I don’t intend to give away the sweetest or saddest parts of the story, but I will say that Kaufman, the playwright, was inexplicably drawn to and shocked by the brutality of Matthew Shepard’s murder.

Fortunately, Kaufman was not the only person whose attention was drawn to the crime. Shepard’s death caught attention from across the globe and shone a long overdue light on hate crimes. Why? It was because this story resonated, and America took notice.

So Kaufman and nine member of the Tectonic Theatre Project packed their bags and spent an entire year traveling through Laramie, Wyoming to hear Matthew Shepard’s story. They asked the difficult questions to try to find how the citizens of Laramie, Shepard’s former peers, were thinking and feeling at the end of the millennium.

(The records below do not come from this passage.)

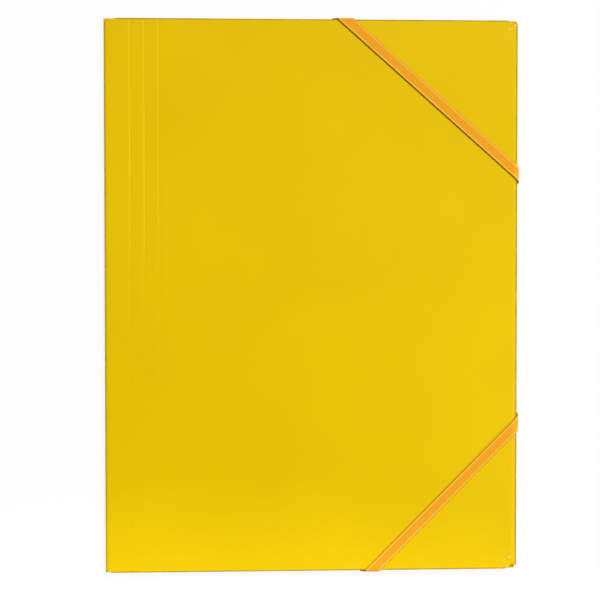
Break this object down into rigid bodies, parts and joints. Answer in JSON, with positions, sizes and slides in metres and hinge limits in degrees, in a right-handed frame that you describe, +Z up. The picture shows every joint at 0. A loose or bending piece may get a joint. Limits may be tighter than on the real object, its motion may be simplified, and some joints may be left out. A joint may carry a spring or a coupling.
{
  "type": "elastic folder",
  "caption": "Closed flap folder of glossy yellow board, creased beside its spine, with flat orange elastic bands across its free corners, lying on its back cover.",
  "frame": {"origin": "on the ground below the middle of the closed folder", "axes": "+X from the spine to the free edge, +Y up the page, +Z up out of the front cover"},
  "size_m": [0.2409, 0.322, 0.0055],
  "materials": {
    "glossy_board": "gloss",
    "elastic": "matte",
    "rivet_metal": "satin"
  },
  "bodies": {
    "root": {"folder_cover": "glossy_board", "band_top": "elastic", "band_bottom": "elastic", "rivet_top_edge": "rivet_metal", "rivet_side_upper": "rivet_metal", "rivet_bottom_edge": "rivet_metal", "rivet_side_lower": "rivet_metal"}
  },
  "joints": []
}
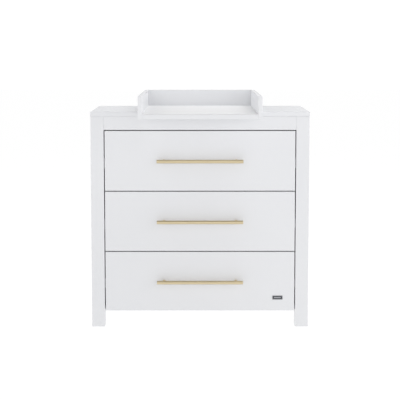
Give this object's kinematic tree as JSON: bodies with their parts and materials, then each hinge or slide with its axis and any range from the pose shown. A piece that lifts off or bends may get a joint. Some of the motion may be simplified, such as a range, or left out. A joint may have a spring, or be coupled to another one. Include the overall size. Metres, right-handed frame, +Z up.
{
  "type": "changing table",
  "caption": "White nursery dresser: bar-handled drawers on telescopic runners between square posts, and a narrow U-shaped changing tray on top that overhangs the front.",
  "frame": {"origin": "on the floor, in the middle of the whole footprint, changer overhang included", "axes": "+Z up, +X to the right of a person who faces the drawers, drawers open towards -Y"},
  "size_m": [0.97, 0.77, 1.043],
  "materials": {
    "white_lacquer": "white satin lacquer on MDF",
    "white_melamine": "white melamine on particle board",
    "white_hardboard": "white lacquered hardboard",
    "beech": "plain fluted beech",
    "satin_gold": "fine-brushed satin",
    "zinc_steel": "bright zinc plate",
    "steel_plate": "white powder coat",
    "glide_plastic": "matte",
    "badge_metal": "dark grey satin, blank"
  },
  "bodies": {
    "cabinet": {"top_panel": "white_lacquer", "post_front_left": "white_lacquer", "post_front_right": "white_lacquer", "post_rear_left": "white_lacquer", "post_rear_right": "white_lacquer", "side_panel_left": "white_lacquer", "side_panel_right": "white_lacquer", "front_top_rail": "white_lacquer", "rear_top_rail": "white_lacquer", "changer_side_left": "white_lacquer", "changer_side_right": "white_lacquer", "changer_back": "white_lacquer", "changer_front_board": "white_lacquer", "changer_floor": "white_hardboard", "bottom_panel": "white_melamine", "back_panel": "white_hardboard", "floor_glides": "glide_plastic", "carcass_dowels": "beech", "cabinet_screws": "zinc_steel", "changer_plates": "steel_plate", "runner_bottom_cabinet_members": "zinc_steel", "runner_middle_cabinet_members": "zinc_steel", "runner_top_cabinet_members": "zinc_steel"},
    "runner_bottom_middle": {"runner_bottom_middle_members": "zinc_steel"},
    "drawer_bottom": {"drawer_bottom_front": "white_lacquer", "drawer_bottom_side_left": "white_melamine", "drawer_bottom_side_right": "white_melamine", "drawer_bottom_back": "white_melamine", "drawer_bottom_bottom": "white_hardboard", "drawer_bottom_dowels": "beech", "drawer_bottom_runner_screws": "zinc_steel", "runner_bottom_drawer_members": "zinc_steel", "handle_bottom_bar": "satin_gold", "handle_bottom_posts": "satin_gold", "handle_bottom_screws": "zinc_steel", "badge_plate": "badge_metal"},
    "runner_middle_middle": {"runner_middle_middle_members": "zinc_steel"},
    "drawer_middle": {"drawer_middle_front": "white_lacquer", "drawer_middle_side_left": "white_melamine", "drawer_middle_side_right": "white_melamine", "drawer_middle_back": "white_melamine", "drawer_middle_bottom": "white_hardboard", "drawer_middle_dowels": "beech", "drawer_middle_runner_screws": "zinc_steel", "runner_middle_drawer_members": "zinc_steel", "handle_middle_bar": "satin_gold", "handle_middle_posts": "satin_gold", "handle_middle_screws": "zinc_steel"},
    "runner_top_middle": {"runner_top_middle_members": "zinc_steel"},
    "drawer_top": {"drawer_top_front": "white_lacquer", "drawer_top_side_left": "white_melamine", "drawer_top_side_right": "white_melamine", "drawer_top_back": "white_melamine", "drawer_top_bottom": "white_hardboard", "drawer_top_dowels": "beech", "drawer_top_runner_screws": "zinc_steel", "runner_top_drawer_members": "zinc_steel", "handle_top_bar": "satin_gold", "handle_top_posts": "satin_gold", "handle_top_screws": "zinc_steel"}
  },
  "joints": [
    {"name": "drawer_top_slide", "type": "slide", "parent": "cabinet", "child": "drawer_top", "axis": [0, -1, 0], "range_m": [0, 0.45]},
    {"name": "runner_top_middle_slide", "type": "slide", "parent": "cabinet", "child": "runner_top_middle", "axis": [0, -1, 0], "range_m": [0, 0.225]},
    {"name": "drawer_middle_slide", "type": "slide", "parent": "cabinet", "child": "drawer_middle", "axis": [0, -1, 0], "range_m": [0, 0.45]},
    {"name": "runner_middle_middle_slide", "type": "slide", "parent": "cabinet", "child": "runner_middle_middle", "axis": [0, -1, 0], "range_m": [0, 0.225]},
    {"name": "drawer_bottom_slide", "type": "slide", "parent": "cabinet", "child": "drawer_bottom", "axis": [0, -1, 0], "range_m": [0, 0.45]},
    {"name": "runner_bottom_middle_slide", "type": "slide", "parent": "cabinet", "child": "runner_bottom_middle", "axis": [0, -1, 0], "range_m": [0, 0.225]}
  ],
  "couplings": [
    {"joint": "runner_top_middle_slide", "follows": "drawer_top_slide", "ratio": 0.5},
    {"joint": "runner_middle_middle_slide", "follows": "drawer_middle_slide", "ratio": 0.5},
    {"joint": "runner_bottom_middle_slide", "follows": "drawer_bottom_slide", "ratio": 0.5}
  ]
}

Kaufman and the Tectonic Theatre Project interviewed more than 200 people.

He called the results a “snapshot of our culture.”

The Laramie Project is not a story with the intent to force an untrue opinion in your head. It is a collection of voices. These are the voices of Laramie. There are voices that mourn Matthew Shepard; there are voices that excuse the murderers’ acts; and there are voices so soft, so passive, so quiet, that you will read them four times over and still not understand its motive.

This play expresses every extreme point of view when it comes to the wars on social justice, civil rights and hate-crime legislation.

This play is 15 years old, and it is still more relevant than I would care to admit.